Synergistic Utilization of Industrial By-products for Developing Sustainable High-Strength Concrete

The increasing environmental impact of Ordinary Portland Cement (OPC) production necessitates the development of sustainable alternatives in concrete technology. This study investigates the performance of high-strength concrete (HSC) incorporating industrial byproducts, namely fly ash (FA), ground granulated blast furnace slag (GGBS), and silica fume (SF), as supplementary cementitious materials (SCMs). An experimental program was designed using binary and ternary blended mixes with a constant water-to-binder ratio, targeting M60 grade concrete.
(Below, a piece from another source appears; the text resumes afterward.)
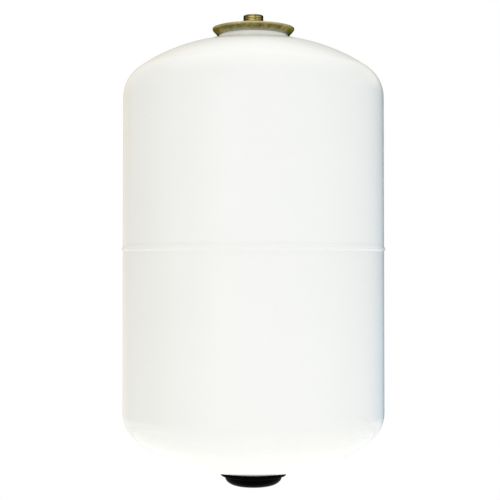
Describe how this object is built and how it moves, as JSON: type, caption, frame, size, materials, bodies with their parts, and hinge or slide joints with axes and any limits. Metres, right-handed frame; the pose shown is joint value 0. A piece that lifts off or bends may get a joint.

The results indicate that the inclusion of SCMs significantly enhances mechanical and durability properties. Ternary blends demonstrated superior performance compared to control and binary mixes, with the optimal mix (15% FA, 15% GGBS, and 5% SF) achieving the highest compressive strength and improved tensile and flexural behavior. Durability assessments revealed reduced water absorption, lower chloride ion permeability, and enhanced sulfate resistance, attributed to refined pore structure and increased C–S–H formation. Additionally, partial cement replacement up to 45% contributes to reduced carbon emissions and promotes sustainable waste utilization. The findings establish that ternary blended HSC offers a viable and eco-efficient solution for modern construction applications.